The film seems to understand cults, communes, and the differences and similarities between the two in a realistic way that other horror films simply don’t. Surprisingly few of the members feel like mere instruments of the cult. Instead, they seem like actual people with their own fears, desires, strengths, and flaws. They feel like individuals wrapped up in their community. At times, that devotion feels wholesome, the way it might on a small commune of folks looking to simplify their lives and live off the land. At other times, it feels more sinister, more group-thinky, more like there’s a hidden agenda.

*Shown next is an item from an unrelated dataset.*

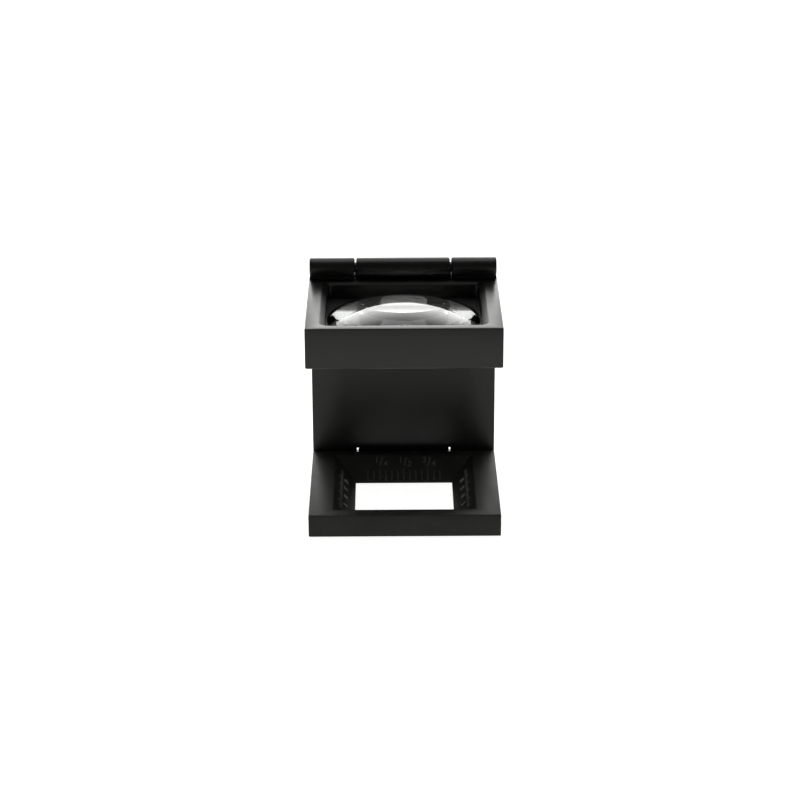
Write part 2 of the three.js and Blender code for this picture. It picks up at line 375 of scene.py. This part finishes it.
def base_outline():
    """The frame's (y, z) section, with its rounded hinge corner."""
    points = [(FRONT_Y, 0), (REST_Y, 0)]
    steps = 12
    for i in range(steps + 1):
        a = 0.5 * math.pi * i / steps
        points.append((LOW_Y + LOW_R * math.cos(a), LOW_Z + LOW_R * math.sin(a)))
    points.append((FRONT_Y, BASE_T))
    return points


def make_base():
    half = BASE_W / 2
    outline = base_outline()
    body = new_object("base_body", rings_bm([[(x, y, z) for y, z in outline]
                                             for x in (-half, half)]))
    boolean(body, [window_cutter()], "DIFFERENCE")

    def outer(mid, _):
        on_side = abs(abs(mid.x) - half) < 0.05
        on_front = abs(mid.y - FRONT_Y) < 0.05
        return on_side or on_front

    round_object(body, BASE_ROUND, outer)

    def rim(mid, _):
        return (abs(mid.z - BASE_T) < 0.01
                and abs(mid.x) < WIN / 2 + RUN_SIDE + NEAR
                and WIN_FRONT - RUN_FRONT - NEAR < mid.y < WIN_BACK + RUN_SIDE + NEAR)

    round_object(body, RIM_ROUND, rim, 2)
    slot_y = LOW_Y - LOW_R - SLOT_GAP
    slot = new_object("cut", box_bm(-SIDE, SIDE, slot_y, FAR, -1, BASE_T + 1))
    bores = [rod("cut", *span(sx, MID, FAR), LOW_PIN_R + PIN_FIT, LOW_Y, LOW_Z)
             for sx in (-1, 1)]
    boolean(body, [slot] + bores, "DIFFERENCE")
    # painted shade and sheen: the base takes the shaded, lighter copy of the black paint
    finish_piece(body, "base", "base_frame", BASE_SHADED_COPY_PAINT)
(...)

At the same time, it avoids the old tropes associated with cults of the 1960s and ‘70s and favors the more summer camp vibe associated with communes.

The tight storytelling also comes, in part, from Benson and Moorhead’s sparse and minimalistic use of special effects. Many of those effects are little more than tricks of the camera—a ball tossed up and not falling down, the sudden appearance of a trailer or person, a rope ascending into an empty sky. In a time when much of filming happens in front of a greenscreen, it’s refreshing to see clever and inexpensive uses of practical effects. They demand your attention, not because they’re spectacular, but because they’re bizarre, discomforting, and disorienting.

They have a way of revealing plot developments for attentive audiences too. The time loop stuff, for instance, is revealed in all kinds of subtle ways before it’s explained. We say subtle because it’s not the typical Groundhog Day concept where the audience says, “Oh yeah, that guy’s definitely in a time loop and hasn’t figured it out yet.” It’s more complicated and weirder than that.

When the film does use CGI, it favors simplicity over spectacle and mystery over revelation, keeping most of the gore, the monster itself, and the magical whirliwoos (which show up in way too much modern media) out of sight. (Well, except for some ill-advised sparkly effects. We have no clue who thought those were a good idea.)

Dumb sparklies aside, as well as a few questionable uses of shaky camera shots, there’s very little not to like here. On our scale of nothing to nothing because we don’t do scales, The Endless is absolutely worth your time if you like cosmic and Lovecraftian horror, social thrillers, and high-concept films with lots of worldbuilding and mythmaking. Its characters are well-developed, its setting is rich and detailed without getting bogged down in itself, and its concept is both ambitious and well-executed. 

What’s more, it’s part of an expansive shared universe that, in addition to Resolution, includes Spring (2014), Synchronic (2019), and most recently, Something in the Dirt (2022), so you’ll have plenty of content to explore afterward when you find yourself hungry for more.